◆ DATA FOR THIS TASK
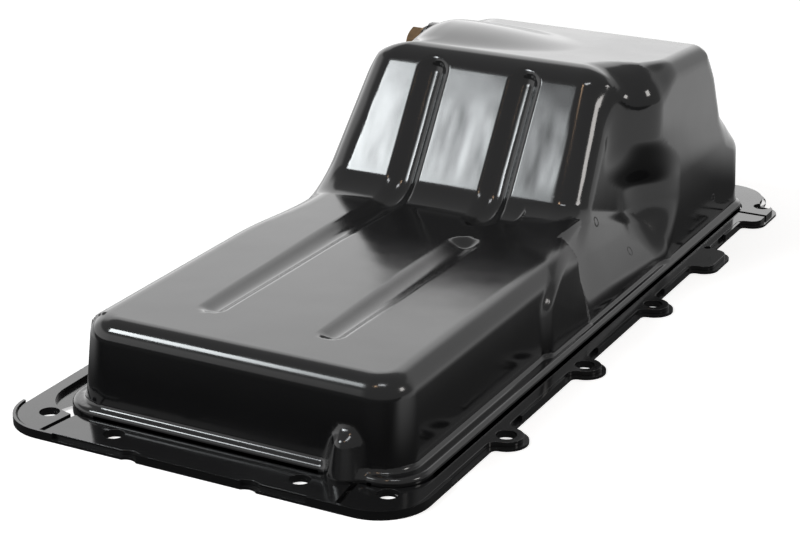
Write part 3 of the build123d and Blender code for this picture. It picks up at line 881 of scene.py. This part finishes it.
studio = {
    "floorHalf": 12.0, "floorWhite": 0.95, "floorBounce": 0.55, "floorGrey": 0.16,
    "floorUnder": (0.13, 0.272),               # half sizes of the ground that the pan shades
    # painted shadow round the pan and painted shade in front, in the floor glow that glossy rays see
    "floorShadowGlow": 0.07, "floorLitGlow": 1.0, "floorShadowReach": (0.01, 0.16),
    "floorFrontShade": 0.12, "floorFrontShadeReach": (-0.32, -0.24),
    "skyFill": 0.35, "ceiling": 0.45,
    "glows": (                                 # bearing from +Y, half width and top in degrees, strength
        (-35.0, 38.0, 48.0, 1.55),
        (25.0, 28.0, 42.0, 0.45),
        (-108.0, 46.0, 32.0, 1.0),
    ),
    "glowSides": (1.25, 0.65), "glowCap": 9.0,
    "boxes": {                                 # sizes in m, roll in degrees, radiance at the left and right
        "slopeBox": {"place": (-0.74, -1.06, 1.17), "aim": (0.0, 0.03, 0.095), "size": (0.58, 0.39),
                     "roll": 18.0, "radiance": (24.0, 2.0), "colour": (0.93, 0.98, 1.0)},
        "rightBox": {"place": (1.4, -0.05, 0.75), "aim": (0.0, 0.0, 0.05), "size": (0.3, 0.3),
                     "roll": 0.0, "radiance": (10.0, 10.0), "colour": (1.0, 0.97, 0.94)},
        "topBox": {"place": (0.52, -0.78, 1.87), "aim": (0.05, 0.03, 0.1), "size": (0.5, 0.22),
                   "roll": 0.0, "radiance": (11.0, 11.0), "colour": (0.95, 0.98, 1.0)},
        "warmBox": {"place": (0.2, -1.25, 1.9), "aim": (0.0, 0.0, 0.08), "size": (0.14, 0.22),
                    "roll": 0.0, "radiance": (16.0, 16.0), "colour": (1.0, 0.66, 0.4)},
    },
}


def greyTone(value):
    return (value, value, value, 1)


def makeFloor(s):
    mesh = bpy.data.meshes.new("floor")
    half = s["floorHalf"]
    corners = [(-half, -half, 0), (half, -half, 0), (half, half, 0), (-half, half, 0)]
    mesh.from_pydata(corners, [], [(0, 1, 2, 3)])
    floor = bpy.data.objects.new("floor", mesh)
    bpy.context.scene.collection.objects.link(floor)
    material = bpy.data.materials.new("floorPaper")
    material.use_nodes = True
    tree = material.node_tree
    tree.nodes.clear()
    link = tree.links.new
    out = tree.nodes.new("ShaderNodeOutputMaterial")
    path = tree.nodes.new("ShaderNodeLightPath")
    seen = addNode(tree, "ShaderNodeBsdfDiffuse", Color=greyTone(s["floorWhite"]))
    glow = addNode(tree, "ShaderNodeEmission", Color=greyTone(1), Strength=s["floorBounce"])
    both = tree.nodes.new("ShaderNodeAddShader")
    link(seen.outputs[0], both.inputs[0])
    link(glow.outputs[0], both.inputs[1])
    grey = addNode(tree, "ShaderNodeBsdfDiffuse", Color=greyTone(s["floorGrey"]))

    # what the pan's paint mirrors: a glow with a painted shadow, dark close to the object and bright
    # further out, and painted shade over the floor in front
    place = tree.nodes.new("ShaderNodeSeparateXYZ")
    link(tree.nodes.new("ShaderNodeTexCoord").outputs["Object"], place.inputs[0])
    x, y = place.outputs[0], place.outputs[1]
    overX, overY = (mathNode(tree, "SUBTRACT", mathNode(tree, "ABSOLUTE", axis), under)
                    for axis, under in zip((x, y), s["floorUnder"]))
    away = mathNode(tree, "MAXIMUM", overX, overY)
    # painted shadow: the glow darkens close to the pan
    paintedShadow = ramp(tree, away, *s["floorShadowReach"], s["floorShadowGlow"], s["floorLitGlow"])
    # painted shade over the floor in front of the pan
    front = ramp(tree, y, *s["floorFrontShadeReach"], s["floorFrontShade"], 1.0)
    shadedFloorGlow = addNode(tree, "ShaderNodeEmission", Color=greyTone(1))
    link(mathNode(tree, "MULTIPLY", paintedShadow, front), shadedFloorGlow.inputs["Strength"])
    gloss = tree.nodes.new("ShaderNodeMixShader")
    link(path.outputs["Is Glossy Ray"], gloss.inputs[0])
    link(grey.outputs[0], gloss.inputs[1])
    link(shadedFloorGlow.outputs[0], gloss.inputs[2])
    mix = tree.nodes.new("ShaderNodeMixShader")
    link(path.outputs["Is Camera Ray"], mix.inputs[0])
    link(gloss.outputs[0], mix.inputs[1])
    link(both.outputs[0], mix.inputs[2])
    link(mix.outputs[0], out.inputs[0])
    mesh.materials.append(material)


def makeSky(s):
    world = bpy.data.worlds.new("studio")
    bpy.context.scene.world = world
    world.use_nodes = True
    tree = world.node_tree
    tree.nodes.clear()
    link = tree.links.new
    out = tree.nodes.new("ShaderNodeOutputWorld")
    path = tree.nodes.new("ShaderNodeLightPath")
    aim = tree.nodes.new("ShaderNodeSeparateXYZ")
    link(tree.nodes.new("ShaderNodeTexCoord").outputs["Generated"], aim.inputs[0])
    bearing = mathNode(tree, "ARCTAN2", aim.outputs[0], aim.outputs[1])
    total = s["ceiling"]
    outer, inner = s["glowSides"]
    for centre, half, top, strength in s["glows"]:
        off = mathNode(tree, "ABSOLUTE", mathNode(tree, "SUBTRACT", bearing, math.radians(centre)))
        side = ramp(tree, off, math.radians(half * outer), math.radians(half * inner))
        capStart, capEnd = math.sin(math.radians(top)), math.sin(math.radians(top - s["glowCap"]))
        patch = mathNode(tree, "MULTIPLY", side, ramp(tree, aim.outputs[2], capStart, capEnd))
        total = mathNode(tree, "ADD", mathNode(tree, "MULTIPLY", patch, strength), total)
    white = addNode(tree, "ShaderNodeBackground", Color=greyTone(1), Strength=1.0)
    fill = addNode(tree, "ShaderNodeBackground", Color=greyTone(1), Strength=s["skyFill"])
    room = addNode(tree, "ShaderNodeBackground", Color=greyTone(1))
    link(total, room.inputs["Strength"])
    gloss = tree.nodes.new("ShaderNodeMixShader")
    link(path.outputs["Is Glossy Ray"], gloss.inputs[0])
    link(fill.outputs[0], gloss.inputs[1])
    link(room.outputs[0], gloss.inputs[2])
    mix = tree.nodes.new("ShaderNodeMixShader")
    link(path.outputs["Is Camera Ray"], mix.inputs[0])
    link(gloss.outputs[0], mix.inputs[1])
    link(white.outputs[0], mix.inputs[2])
    link(mix.outputs[0], out.inputs[0])


def makeLamps(s):
    for name, box in s["boxes"].items():
        width, height = box["size"]
        data = bpy.data.lights.new(name, "AREA")
        data.shape = "RECTANGLE"
        data.size = width
        data.size_y = height
        data.energy = math.pi * width * height     # so that the strength reads as radiance
        data.color = box["colour"]
        data.use_nodes = True                      # brighter on one side, as a lamp that stands askew
        tree = data.node_tree
        glow = next(node for node in tree.nodes if node.type == "EMISSION")
        across = tree.nodes.new("ShaderNodeSeparateXYZ")
        tree.links.new(tree.nodes.new("ShaderNodeNewGeometry").outputs["Parametric"], across.inputs[0])
        tree.links.new(ramp(tree, across.outputs[0], 0.0, 1.0, *box["radiance"]), glow.inputs["Strength"])
        lamp = bpy.data.objects.new(name, data)
        lamp.visible_camera = False
        lamp.location = box["place"]
        look = (Vector(box["aim"]) - Vector(box["place"])).to_track_quat("-Z", "Y")
        roll = Quaternion((0, 0, 1), math.radians(box["roll"]))
        lamp.rotation_euler = (look @ roll).to_euler()
        bpy.context.scene.collection.objects.link(lamp)


makeFloor(studio)
makeSky(studio)
makeLamps(studio)
print("stage: light")
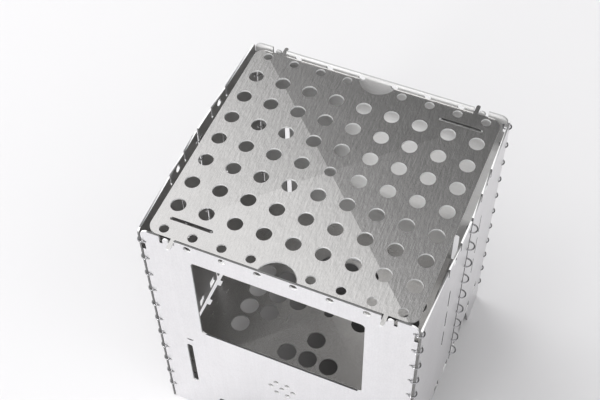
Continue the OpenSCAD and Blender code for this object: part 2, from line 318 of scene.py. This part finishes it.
# the front of the studio is brighter
lvl = wt.math("ADD", lvl, wt.ramp(sd.outputs["Value"], -0.45, 0.15, 0.45, 0.0))
# little light comes from near the horizon
wsep = wt.new("ShaderNodeSeparateXYZ")
wt.set(wsep, "i0", wtc.outputs["Generated"])
lvl = wt.math("MULTIPLY", lvl, wt.ramp(wsep.outputs[2], 0.0, 0.35, 0.35, 1.0))
comb = wt.new("ShaderNodeCombineColor")
for i in range(3):
    wt.set(comb, "i%d" % i, lvl)
wt.set(bg, "Color", comb.outputs[0])
bg.inputs["Strength"].default_value = 1.0


def area(name, loc, target, sx, sy, power, color=(1, 1, 1), spread=180):
    l = bpy.data.lights.new(name, "AREA")
    l.shape = "RECTANGLE"
    l.size, l.size_y = sx, sy
    l.energy = power
    l.color = color
    l.spread = math.radians(spread)
    o = bpy.data.objects.new(name, l)
    scene.collection.objects.link(o)
    o.location = loc
    d = Vector(target) - Vector(loc)
    o.rotation_mode = "QUATERNION"
    o.rotation_quaternion = d.to_track_quat("-Z", "Y")
    return o


# the key is a large overhead softbox that only the matt floor and the sheared edges take
key = area("key_left", (-2.0, 0.3, 1.6), (0.0, 0.0, 0.1), 3.2, 3.2, 47.0)
key.visible_glossy = False
fill = area("fill_right", (2.0, 0.25, 1.5), (0.1, 0.0, 0.0), 2.4, 2.4, 13.0)
fill.visible_glossy = False
# a low light in front shines through the feed window on to the back panel
area("low_front", (-0.42, -1.6, 0.33), (0.0, 0.1, 0.16), 0.30, 0.12, 8.6)

# ---------------------------------------------------------------- camera
cam_d = bpy.data.cameras.new("camera")
cam = bpy.data.objects.new("camera", cam_d)
scene.collection.objects.link(cam)
cam_d.sensor_width = 36.0
cam_d.lens = 69.0
R = ((0.91877, 0.39441, -0.01753), (0.30722, -0.74214, -0.59568), (-0.24795, 0.54191, -0.80303))
right, down, fwd = (Vector(r).normalized() for r in R)
m3 = Matrix((right, -down, -fwd)).transposed()
cam.matrix_world = Matrix.Translation(Vector((0.17237, -0.42492, 0.81224))) @ m3.to_4x4()
cam_d.clip_start = 0.01
cam_d.clip_end = 50.0
scene.camera = cam
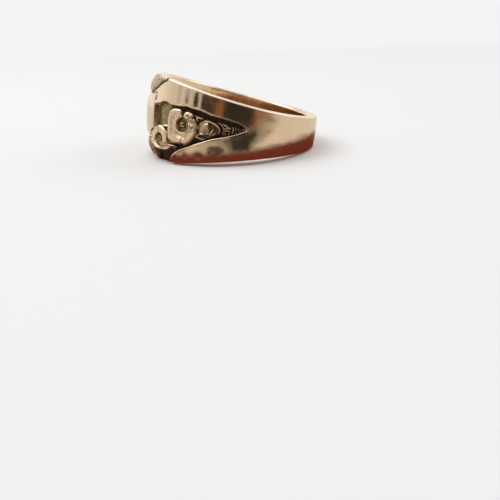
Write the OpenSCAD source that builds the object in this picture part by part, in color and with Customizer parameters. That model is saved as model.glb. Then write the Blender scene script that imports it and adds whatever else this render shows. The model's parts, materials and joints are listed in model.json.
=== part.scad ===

◆ AIM
Your task is to repeat exactly the lines from the one that contains "Continue the OpenSCAD" through the one that contains "0.30, 0.12, 8.6)", with both end lines included.

◆ RESPONSE TO THIS TASK
Continue the OpenSCAD and Blender code for this object: part 2, from line 318 of scene.py. This part finishes it.
# the front of the studio is brighter
lvl = wt.math("ADD", lvl, wt.ramp(sd.outputs["Value"], -0.45, 0.15, 0.45, 0.0))
# little light comes from near the horizon
wsep = wt.new("ShaderNodeSeparateXYZ")
wt.set(wsep, "i0", wtc.outputs["Generated"])
lvl = wt.math("MULTIPLY", lvl, wt.ramp(wsep.outputs[2], 0.0, 0.35, 0.35, 1.0))
comb = wt.new("ShaderNodeCombineColor")
for i in range(3):
    wt.set(comb, "i%d" % i, lvl)
wt.set(bg, "Color", comb.outputs[0])
bg.inputs["Strength"].default_value = 1.0


def area(name, loc, target, sx, sy, power, color=(1, 1, 1), spread=180):
    l = bpy.data.lights.new(name, "AREA")
    l.shape = "RECTANGLE"
    l.size, l.size_y = sx, sy
    l.energy = power
    l.color = color
    l.spread = math.radians(spread)
    o = bpy.data.objects.new(name, l)
    scene.collection.objects.link(o)
    o.location = loc
    d = Vector(target) - Vector(loc)
    o.rotation_mode = "QUATERNION"
    o.rotation_quaternion = d.to_track_quat("-Z", "Y")
    return o


# the key is a large overhead softbox that only the matt floor and the sheared edges take
key = area("key_left", (-2.0, 0.3, 1.6), (0.0, 0.0, 0.1), 3.2, 3.2, 47.0)
key.visible_glossy = False
fill = area("fill_right", (2.0, 0.25, 1.5), (0.1, 0.0, 0.0), 2.4, 2.4, 13.0)
fill.visible_glossy = False
# a low light in front shines through the feed window on to the back panel
area("low_front", (-0.42, -1.6, 0.33), (0.0, 0.1, 0.16), 0.30, 0.12, 8.6)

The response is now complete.